Primarily, the alliance will offer specifically tailored programming, including ongoing mixers for singles and a lecture series of internationally renowned gay and Jewish scholars. Plans are currently under way to hold a screening of "Trembling Before G-d," a film about homosexuality and Orthodoxy, including a discussion with Sandi DuBowski, the film's director.

Givertz also wants to help foster the relationship between local queer Jews and the burgeoning community of San Francisco's sister city in Israel, Kiryat Shmona. The relationship was forged during the last queer-themed JCF mission, the 2001 Journey of Pride, chaired by Baum.

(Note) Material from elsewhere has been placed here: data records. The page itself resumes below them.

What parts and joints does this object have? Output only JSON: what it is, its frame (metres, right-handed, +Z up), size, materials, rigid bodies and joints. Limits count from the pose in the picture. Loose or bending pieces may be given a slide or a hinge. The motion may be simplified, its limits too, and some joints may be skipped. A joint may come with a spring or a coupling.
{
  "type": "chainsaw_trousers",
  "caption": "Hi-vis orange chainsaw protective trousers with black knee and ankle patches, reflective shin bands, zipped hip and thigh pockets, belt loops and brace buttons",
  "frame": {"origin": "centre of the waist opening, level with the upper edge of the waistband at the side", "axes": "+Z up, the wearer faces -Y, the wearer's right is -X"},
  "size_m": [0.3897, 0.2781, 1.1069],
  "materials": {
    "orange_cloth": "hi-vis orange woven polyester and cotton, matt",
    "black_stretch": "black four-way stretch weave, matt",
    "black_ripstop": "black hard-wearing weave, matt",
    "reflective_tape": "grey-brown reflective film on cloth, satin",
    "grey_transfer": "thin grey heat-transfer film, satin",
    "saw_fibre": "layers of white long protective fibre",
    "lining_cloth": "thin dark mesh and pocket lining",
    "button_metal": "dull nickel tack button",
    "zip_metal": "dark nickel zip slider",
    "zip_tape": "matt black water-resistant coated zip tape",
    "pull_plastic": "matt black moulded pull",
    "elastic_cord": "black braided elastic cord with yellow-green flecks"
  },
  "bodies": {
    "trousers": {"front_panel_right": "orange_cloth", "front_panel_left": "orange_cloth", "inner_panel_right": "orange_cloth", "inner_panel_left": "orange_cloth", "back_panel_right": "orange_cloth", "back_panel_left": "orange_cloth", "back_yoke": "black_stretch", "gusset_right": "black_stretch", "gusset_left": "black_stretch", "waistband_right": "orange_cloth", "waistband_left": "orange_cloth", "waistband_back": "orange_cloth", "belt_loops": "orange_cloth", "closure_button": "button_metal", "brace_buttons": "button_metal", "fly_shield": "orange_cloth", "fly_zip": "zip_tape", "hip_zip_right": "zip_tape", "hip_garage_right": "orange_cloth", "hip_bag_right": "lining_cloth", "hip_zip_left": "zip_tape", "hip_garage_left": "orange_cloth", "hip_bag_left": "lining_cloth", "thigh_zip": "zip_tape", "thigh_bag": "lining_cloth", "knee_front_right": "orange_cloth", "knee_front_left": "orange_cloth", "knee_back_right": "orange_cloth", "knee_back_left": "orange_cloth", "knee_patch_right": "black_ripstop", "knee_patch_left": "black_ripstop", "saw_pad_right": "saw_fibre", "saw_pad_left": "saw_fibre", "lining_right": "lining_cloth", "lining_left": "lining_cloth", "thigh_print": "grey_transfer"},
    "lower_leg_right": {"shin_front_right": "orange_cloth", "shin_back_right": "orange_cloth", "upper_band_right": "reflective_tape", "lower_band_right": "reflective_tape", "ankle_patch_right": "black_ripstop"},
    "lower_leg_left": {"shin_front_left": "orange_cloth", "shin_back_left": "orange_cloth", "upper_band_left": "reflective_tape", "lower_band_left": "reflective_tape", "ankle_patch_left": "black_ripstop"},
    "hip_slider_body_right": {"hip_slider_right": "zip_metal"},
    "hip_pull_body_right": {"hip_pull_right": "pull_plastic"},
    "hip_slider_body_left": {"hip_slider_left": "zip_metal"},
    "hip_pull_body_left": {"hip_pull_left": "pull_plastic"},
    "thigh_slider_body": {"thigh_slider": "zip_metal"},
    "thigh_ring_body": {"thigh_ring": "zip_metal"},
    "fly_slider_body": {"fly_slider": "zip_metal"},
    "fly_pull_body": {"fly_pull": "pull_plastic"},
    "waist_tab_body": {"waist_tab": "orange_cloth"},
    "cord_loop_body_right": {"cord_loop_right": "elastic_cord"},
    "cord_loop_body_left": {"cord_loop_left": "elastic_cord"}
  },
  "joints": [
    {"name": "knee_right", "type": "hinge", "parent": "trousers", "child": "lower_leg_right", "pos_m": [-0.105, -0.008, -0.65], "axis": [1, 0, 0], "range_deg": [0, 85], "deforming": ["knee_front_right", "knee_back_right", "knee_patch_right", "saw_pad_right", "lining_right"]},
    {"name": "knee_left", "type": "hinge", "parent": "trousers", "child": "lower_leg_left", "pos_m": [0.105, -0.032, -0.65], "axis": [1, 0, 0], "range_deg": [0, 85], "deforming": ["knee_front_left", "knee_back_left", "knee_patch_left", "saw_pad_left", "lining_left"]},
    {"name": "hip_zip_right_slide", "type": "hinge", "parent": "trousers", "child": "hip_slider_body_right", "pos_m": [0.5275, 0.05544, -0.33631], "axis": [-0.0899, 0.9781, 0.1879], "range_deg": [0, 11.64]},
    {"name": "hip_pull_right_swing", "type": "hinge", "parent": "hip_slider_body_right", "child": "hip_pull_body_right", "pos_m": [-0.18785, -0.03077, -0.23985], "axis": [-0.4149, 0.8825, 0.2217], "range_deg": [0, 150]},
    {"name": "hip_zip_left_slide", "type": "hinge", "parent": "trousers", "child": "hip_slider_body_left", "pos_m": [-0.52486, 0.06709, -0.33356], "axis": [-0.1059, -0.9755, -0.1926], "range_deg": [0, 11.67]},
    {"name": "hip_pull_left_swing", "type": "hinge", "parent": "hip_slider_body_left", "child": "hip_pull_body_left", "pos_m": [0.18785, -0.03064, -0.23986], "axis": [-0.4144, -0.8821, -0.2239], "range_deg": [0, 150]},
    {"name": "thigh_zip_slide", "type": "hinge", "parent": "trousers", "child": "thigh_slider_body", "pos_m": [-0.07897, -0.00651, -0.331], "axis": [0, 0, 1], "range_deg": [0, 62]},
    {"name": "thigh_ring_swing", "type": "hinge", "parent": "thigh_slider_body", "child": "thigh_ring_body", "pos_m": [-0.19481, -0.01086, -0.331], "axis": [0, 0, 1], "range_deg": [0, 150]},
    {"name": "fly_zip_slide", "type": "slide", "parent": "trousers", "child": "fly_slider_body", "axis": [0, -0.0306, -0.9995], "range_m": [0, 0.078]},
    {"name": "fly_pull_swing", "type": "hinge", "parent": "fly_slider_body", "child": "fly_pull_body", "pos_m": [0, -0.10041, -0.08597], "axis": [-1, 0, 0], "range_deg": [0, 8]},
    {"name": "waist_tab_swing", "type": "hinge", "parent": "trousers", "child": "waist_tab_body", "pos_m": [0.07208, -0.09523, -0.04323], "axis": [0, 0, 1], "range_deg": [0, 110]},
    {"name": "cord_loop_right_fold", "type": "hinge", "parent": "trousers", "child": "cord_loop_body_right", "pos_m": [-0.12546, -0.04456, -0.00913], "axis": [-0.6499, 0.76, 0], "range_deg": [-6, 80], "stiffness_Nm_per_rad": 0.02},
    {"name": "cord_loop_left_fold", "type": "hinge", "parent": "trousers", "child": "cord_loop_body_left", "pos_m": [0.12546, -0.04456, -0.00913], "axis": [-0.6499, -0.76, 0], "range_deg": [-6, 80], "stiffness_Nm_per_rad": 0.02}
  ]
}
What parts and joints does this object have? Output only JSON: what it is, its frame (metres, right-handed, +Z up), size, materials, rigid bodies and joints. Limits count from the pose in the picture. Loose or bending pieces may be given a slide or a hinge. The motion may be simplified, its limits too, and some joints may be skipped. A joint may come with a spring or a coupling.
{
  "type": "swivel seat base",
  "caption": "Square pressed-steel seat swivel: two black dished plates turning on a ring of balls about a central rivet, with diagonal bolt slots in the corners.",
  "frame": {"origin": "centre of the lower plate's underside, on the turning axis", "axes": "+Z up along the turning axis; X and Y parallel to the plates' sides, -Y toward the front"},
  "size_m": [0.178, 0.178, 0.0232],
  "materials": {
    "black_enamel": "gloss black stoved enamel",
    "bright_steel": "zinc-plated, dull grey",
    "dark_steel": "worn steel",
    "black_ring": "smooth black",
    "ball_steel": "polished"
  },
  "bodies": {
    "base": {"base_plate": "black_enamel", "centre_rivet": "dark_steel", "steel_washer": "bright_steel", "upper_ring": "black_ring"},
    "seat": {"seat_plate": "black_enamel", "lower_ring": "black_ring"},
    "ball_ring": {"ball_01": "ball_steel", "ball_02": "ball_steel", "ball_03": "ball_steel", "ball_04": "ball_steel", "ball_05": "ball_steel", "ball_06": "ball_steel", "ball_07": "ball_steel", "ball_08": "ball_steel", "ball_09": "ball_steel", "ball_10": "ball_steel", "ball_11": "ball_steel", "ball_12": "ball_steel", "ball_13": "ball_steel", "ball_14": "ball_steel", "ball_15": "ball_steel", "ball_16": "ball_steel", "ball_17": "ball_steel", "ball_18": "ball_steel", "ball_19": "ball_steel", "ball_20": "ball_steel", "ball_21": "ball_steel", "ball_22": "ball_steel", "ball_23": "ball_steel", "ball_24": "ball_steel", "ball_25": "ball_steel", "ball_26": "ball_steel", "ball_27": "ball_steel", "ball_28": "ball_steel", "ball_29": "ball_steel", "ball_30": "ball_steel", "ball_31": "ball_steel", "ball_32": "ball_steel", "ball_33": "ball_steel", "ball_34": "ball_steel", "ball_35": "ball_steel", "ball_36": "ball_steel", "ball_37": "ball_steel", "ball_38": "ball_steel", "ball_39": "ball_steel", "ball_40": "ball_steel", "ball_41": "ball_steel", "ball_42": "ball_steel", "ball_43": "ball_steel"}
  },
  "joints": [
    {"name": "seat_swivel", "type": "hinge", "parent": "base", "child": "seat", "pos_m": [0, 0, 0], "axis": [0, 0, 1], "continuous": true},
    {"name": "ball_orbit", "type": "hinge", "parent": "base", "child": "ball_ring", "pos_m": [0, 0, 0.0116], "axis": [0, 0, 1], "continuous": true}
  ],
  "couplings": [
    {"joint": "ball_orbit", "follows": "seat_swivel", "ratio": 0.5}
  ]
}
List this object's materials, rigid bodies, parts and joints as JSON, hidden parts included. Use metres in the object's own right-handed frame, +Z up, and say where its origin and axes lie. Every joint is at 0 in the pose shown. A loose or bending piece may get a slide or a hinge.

Prior to that trip, many Israeli gays and lesbians of the northern development town were isolated from one another; since meeting with their San Francisco counterparts, Baum said, the Israelis have begun to build community by establishing support groups and social gatherings.

Leadership development within the local community as well as the encouragement of philanthropic endeavors are other items high on Givertz' agenda.

If the LGBT community plays an active roll in fund-raising, "expanding the federation's campaign," he believes the federation will "in turn, give back to us."

He also believes that cultivation of these areas will help lesbian and gay Jews to become more visible in mainstream political, religious and social arena, thereby fostering a more inclusive and welcoming environment.

"Soon it won't be so odd to see a lesbian president of a Jewish federation," said Givertz. "My sense is there are probably gay and lesbian Jews out there right now who have the capacity to do it; we just haven't gotten there yet historically as a community."